3D code data

________________

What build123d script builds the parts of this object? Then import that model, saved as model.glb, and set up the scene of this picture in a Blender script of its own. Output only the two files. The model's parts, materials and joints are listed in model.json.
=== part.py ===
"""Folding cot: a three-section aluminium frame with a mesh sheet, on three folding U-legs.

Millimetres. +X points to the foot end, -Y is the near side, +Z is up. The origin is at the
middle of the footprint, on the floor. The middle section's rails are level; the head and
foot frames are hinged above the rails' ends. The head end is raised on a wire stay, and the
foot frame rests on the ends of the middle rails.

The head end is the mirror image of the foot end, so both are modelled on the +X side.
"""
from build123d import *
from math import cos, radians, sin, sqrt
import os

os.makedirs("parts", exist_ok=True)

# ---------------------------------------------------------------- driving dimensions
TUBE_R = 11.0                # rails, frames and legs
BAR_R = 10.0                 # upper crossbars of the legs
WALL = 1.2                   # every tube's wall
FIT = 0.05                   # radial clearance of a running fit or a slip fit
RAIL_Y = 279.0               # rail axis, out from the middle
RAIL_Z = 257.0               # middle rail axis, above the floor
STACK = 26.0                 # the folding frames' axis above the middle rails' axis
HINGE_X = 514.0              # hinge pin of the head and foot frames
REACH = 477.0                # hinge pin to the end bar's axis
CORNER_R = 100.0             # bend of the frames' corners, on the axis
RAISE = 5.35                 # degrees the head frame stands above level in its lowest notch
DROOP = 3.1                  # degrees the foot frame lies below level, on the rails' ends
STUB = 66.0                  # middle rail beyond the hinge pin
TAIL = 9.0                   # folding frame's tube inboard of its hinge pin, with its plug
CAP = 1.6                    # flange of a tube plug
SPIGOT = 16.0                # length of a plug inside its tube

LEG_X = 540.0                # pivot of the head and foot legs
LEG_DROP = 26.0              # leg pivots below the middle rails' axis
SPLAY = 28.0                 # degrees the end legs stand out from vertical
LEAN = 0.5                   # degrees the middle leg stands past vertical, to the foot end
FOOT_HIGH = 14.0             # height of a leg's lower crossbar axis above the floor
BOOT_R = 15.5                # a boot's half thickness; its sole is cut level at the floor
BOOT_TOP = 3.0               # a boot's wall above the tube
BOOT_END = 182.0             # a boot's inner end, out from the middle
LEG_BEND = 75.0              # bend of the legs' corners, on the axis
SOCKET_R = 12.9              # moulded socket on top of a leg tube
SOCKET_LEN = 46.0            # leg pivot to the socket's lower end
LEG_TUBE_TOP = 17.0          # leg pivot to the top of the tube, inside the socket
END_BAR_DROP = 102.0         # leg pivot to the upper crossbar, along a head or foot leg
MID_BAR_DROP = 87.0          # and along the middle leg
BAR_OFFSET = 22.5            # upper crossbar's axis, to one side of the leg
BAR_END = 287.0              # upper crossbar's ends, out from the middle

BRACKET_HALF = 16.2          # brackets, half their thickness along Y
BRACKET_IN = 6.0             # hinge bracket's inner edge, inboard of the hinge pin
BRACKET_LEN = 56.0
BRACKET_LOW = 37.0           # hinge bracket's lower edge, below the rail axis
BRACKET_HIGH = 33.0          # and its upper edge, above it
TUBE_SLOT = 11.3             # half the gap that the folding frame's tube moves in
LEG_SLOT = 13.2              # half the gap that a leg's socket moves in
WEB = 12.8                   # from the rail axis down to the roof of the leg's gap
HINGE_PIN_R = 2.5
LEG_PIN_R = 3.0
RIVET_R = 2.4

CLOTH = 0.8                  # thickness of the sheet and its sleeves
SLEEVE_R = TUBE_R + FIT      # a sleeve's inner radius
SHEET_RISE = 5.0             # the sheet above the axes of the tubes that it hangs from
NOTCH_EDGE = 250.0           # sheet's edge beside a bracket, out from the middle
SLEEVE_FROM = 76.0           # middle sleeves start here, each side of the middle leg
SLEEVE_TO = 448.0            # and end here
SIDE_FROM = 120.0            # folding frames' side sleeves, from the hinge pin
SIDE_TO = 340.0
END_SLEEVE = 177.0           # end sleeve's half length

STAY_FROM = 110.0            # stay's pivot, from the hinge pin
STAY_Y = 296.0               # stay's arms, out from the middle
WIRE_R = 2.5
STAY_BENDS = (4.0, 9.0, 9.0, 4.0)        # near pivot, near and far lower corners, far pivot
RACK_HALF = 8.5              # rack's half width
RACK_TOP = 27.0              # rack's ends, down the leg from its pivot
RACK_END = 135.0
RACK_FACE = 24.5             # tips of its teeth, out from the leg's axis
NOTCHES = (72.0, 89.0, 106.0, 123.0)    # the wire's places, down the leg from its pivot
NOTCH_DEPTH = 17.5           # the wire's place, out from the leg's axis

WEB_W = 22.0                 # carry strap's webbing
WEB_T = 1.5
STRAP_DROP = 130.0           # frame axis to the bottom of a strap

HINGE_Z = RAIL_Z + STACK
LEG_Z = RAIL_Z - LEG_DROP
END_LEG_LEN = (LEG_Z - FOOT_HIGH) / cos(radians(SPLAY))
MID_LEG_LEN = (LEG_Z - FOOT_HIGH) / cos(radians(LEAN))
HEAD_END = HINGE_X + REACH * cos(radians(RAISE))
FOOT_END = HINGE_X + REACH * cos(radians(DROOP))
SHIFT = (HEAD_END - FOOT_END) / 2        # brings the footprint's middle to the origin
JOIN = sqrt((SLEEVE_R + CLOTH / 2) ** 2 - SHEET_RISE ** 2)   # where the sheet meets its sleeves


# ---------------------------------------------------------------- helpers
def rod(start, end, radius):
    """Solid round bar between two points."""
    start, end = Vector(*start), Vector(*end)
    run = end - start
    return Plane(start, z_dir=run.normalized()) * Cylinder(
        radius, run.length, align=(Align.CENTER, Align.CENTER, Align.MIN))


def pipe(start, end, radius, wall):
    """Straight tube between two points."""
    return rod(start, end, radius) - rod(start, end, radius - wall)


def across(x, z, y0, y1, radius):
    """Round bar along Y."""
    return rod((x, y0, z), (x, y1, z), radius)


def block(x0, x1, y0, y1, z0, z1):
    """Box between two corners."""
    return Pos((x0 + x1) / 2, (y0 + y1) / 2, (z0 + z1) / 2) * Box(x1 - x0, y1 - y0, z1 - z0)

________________

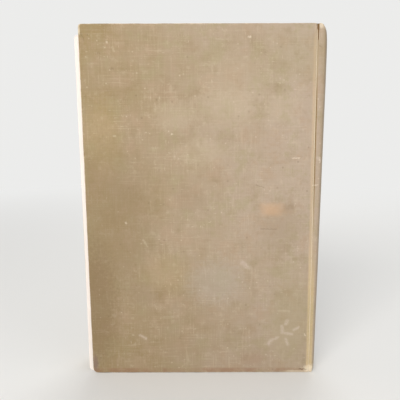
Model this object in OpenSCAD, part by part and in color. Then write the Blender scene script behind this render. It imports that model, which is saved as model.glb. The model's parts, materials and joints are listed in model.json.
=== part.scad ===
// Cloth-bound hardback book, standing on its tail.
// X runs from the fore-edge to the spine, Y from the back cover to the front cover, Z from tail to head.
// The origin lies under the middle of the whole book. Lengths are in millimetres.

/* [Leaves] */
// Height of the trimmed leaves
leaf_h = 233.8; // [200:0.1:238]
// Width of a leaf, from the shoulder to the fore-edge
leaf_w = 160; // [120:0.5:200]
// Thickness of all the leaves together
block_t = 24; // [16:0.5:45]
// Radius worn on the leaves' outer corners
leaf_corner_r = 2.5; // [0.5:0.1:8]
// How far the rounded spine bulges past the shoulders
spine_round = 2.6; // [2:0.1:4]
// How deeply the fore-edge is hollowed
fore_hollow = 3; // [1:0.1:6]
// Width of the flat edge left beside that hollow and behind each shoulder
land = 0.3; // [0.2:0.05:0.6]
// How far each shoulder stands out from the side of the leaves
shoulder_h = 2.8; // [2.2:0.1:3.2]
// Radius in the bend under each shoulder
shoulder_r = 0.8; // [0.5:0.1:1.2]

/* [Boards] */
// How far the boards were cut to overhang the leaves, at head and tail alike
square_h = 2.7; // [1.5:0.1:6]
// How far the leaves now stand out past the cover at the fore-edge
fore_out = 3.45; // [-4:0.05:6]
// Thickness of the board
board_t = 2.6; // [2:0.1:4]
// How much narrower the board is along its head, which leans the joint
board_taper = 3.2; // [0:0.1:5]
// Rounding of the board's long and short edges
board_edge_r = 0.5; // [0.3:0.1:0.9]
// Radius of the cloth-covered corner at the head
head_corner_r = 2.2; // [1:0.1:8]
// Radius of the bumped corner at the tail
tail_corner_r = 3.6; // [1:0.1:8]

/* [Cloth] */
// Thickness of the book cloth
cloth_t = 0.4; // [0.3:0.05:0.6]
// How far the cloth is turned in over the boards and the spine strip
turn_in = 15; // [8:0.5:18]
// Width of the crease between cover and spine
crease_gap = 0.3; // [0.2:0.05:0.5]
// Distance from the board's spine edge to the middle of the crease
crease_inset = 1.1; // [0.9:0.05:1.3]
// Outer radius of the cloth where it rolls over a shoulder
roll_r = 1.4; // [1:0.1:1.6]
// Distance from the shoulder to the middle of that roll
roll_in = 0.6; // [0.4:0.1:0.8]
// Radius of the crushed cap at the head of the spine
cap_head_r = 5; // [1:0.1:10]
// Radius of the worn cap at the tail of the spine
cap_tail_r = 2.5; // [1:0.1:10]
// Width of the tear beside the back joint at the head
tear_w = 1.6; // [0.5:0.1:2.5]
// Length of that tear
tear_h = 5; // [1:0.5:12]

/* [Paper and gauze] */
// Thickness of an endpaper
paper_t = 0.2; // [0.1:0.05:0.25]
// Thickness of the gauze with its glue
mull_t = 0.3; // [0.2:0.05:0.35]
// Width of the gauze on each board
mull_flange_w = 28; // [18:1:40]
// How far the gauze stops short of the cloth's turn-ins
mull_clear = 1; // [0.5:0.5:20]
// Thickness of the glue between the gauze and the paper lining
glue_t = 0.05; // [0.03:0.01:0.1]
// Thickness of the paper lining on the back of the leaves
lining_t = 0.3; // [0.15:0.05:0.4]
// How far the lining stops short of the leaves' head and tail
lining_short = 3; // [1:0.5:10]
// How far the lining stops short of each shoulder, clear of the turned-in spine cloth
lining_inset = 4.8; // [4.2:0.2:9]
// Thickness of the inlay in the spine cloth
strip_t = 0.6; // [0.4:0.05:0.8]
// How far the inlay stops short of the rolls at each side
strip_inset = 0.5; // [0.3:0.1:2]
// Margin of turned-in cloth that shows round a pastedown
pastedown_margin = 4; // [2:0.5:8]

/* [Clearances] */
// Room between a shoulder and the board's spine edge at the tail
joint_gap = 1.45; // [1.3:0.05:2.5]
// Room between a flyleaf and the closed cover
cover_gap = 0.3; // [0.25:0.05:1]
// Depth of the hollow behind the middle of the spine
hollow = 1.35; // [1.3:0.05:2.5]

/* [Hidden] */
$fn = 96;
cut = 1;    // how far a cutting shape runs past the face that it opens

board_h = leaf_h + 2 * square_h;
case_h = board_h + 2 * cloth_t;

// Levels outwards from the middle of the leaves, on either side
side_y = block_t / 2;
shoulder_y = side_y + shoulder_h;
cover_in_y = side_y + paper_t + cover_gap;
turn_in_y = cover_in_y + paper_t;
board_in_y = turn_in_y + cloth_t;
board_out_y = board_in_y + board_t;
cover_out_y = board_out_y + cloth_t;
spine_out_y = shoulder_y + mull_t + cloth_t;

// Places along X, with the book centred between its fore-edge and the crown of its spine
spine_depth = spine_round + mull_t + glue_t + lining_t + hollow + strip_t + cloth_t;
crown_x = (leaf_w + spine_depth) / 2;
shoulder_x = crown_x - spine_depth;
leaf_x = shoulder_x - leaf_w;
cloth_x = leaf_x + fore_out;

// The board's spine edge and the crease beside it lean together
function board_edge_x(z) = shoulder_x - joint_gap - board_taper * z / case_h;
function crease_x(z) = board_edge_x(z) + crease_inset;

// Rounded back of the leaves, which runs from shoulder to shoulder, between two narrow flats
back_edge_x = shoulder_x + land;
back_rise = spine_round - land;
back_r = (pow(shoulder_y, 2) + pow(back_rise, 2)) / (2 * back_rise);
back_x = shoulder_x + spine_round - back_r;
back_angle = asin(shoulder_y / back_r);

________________

Starting at the line that contains "Model this object", set down every line up to and including the line that contains "shoulder_r = 0.8; // [0.5:0.1:1.2]", exactly as given, and no other line.

EXERCISE SOLUTION
Model this object in OpenSCAD, part by part and in color. Then write the Blender scene script behind this render. It imports that model, which is saved as model.glb. The model's parts, materials and joints are listed in model.json.
=== part.scad ===
// Cloth-bound hardback book, standing on its tail.
// X runs from the fore-edge to the spine, Y from the back cover to the front cover, Z from tail to head.
// The origin lies under the middle of the whole book. Lengths are in millimetres.

/* [Leaves] */
// Height of the trimmed leaves
leaf_h = 233.8; // [200:0.1:238]
// Width of a leaf, from the shoulder to the fore-edge
leaf_w = 160; // [120:0.5:200]
// Thickness of all the leaves together
block_t = 24; // [16:0.5:45]
// Radius worn on the leaves' outer corners
leaf_corner_r = 2.5; // [0.5:0.1:8]
// How far the rounded spine bulges past the shoulders
spine_round = 2.6; // [2:0.1:4]
// How deeply the fore-edge is hollowed
fore_hollow = 3; // [1:0.1:6]
// Width of the flat edge left beside that hollow and behind each shoulder
land = 0.3; // [0.2:0.05:0.6]
// How far each shoulder stands out from the side of the leaves
shoulder_h = 2.8; // [2.2:0.1:3.2]
// Radius in the bend under each shoulder
shoulder_r = 0.8; // [0.5:0.1:1.2]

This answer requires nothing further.